More on people voting with their feet in the Red State / Blue State debate.

This is an observation that cannot be made enough: yes, this graph is instructive.

voting-with-feet

Yes, it in fact that graph says it all.  But I have a message to the folks doing that net migration: remember why you left your old state for your new one.  That means, among other things, that new Red State immigrants recognize that the only reason why you are not living in your new state on sufferance is probably because doing so would violate the Constitution.  The inhabitants of Texas and Tennessee and North Dakota are honestly not really interested in how you did things in your old home.  They largely assume that if those things worked you’d still be there.
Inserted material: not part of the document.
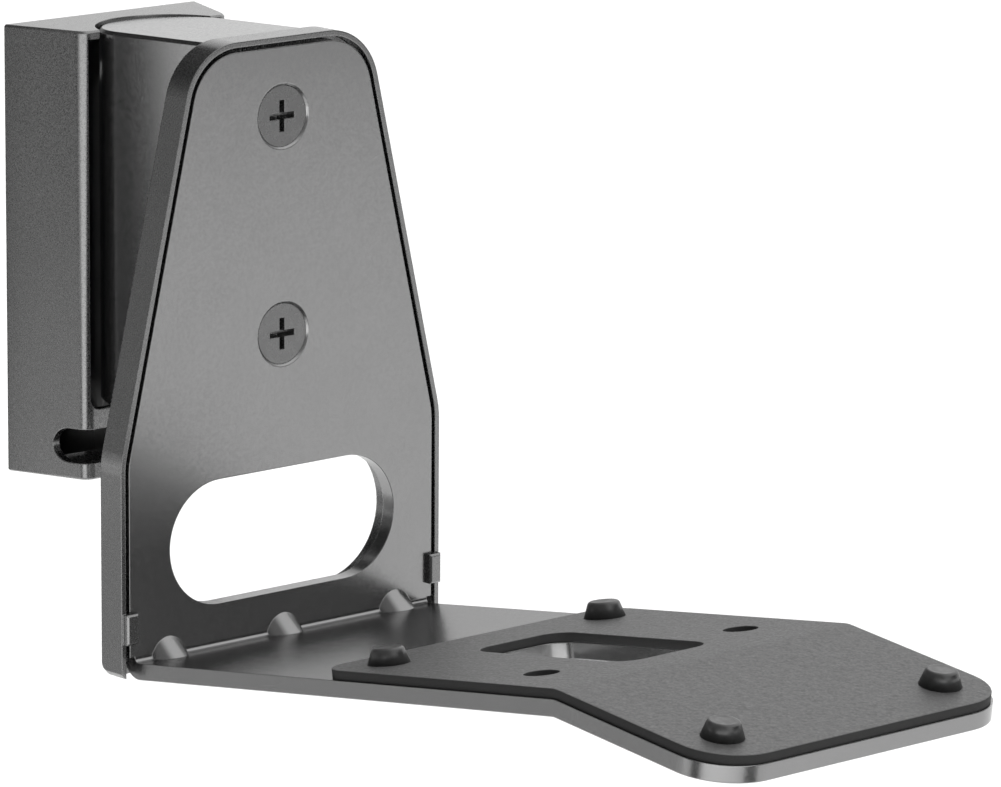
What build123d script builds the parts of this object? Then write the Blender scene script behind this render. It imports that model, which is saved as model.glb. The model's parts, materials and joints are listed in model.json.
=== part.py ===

Via Vodkapundit, via Ed Driscoll at Instapundit who I should send a fruit basket to.

Moe Lane

PS: Some people, reading the above, might take from that the impression that I want people who emigrate from Blue to Red to simply sit down and shut up for a few years when it comes to local politics in their new homes.

…Actually, yeah; that’s pretty much what I want them to do.  If it’s any consolation, I don’t take any glee in suggesting that.

3 thoughts on “More on people voting with their feet in the Red State / Blue State debate.”

  1. Back in college, I ticked off the lefties HORRIBLY when I suggested you shouldn’t be allowed to vote in the appropriate elections until you’d lived some place for five years or so.

  2. Funny anecdote about one of the listed five most free states. There is a person who moved to one of them a few decades back, a Democrat from out of state.
    .
    Said person is both vocally opposed to white supremacism, and also tends to see white supremacists under the bed.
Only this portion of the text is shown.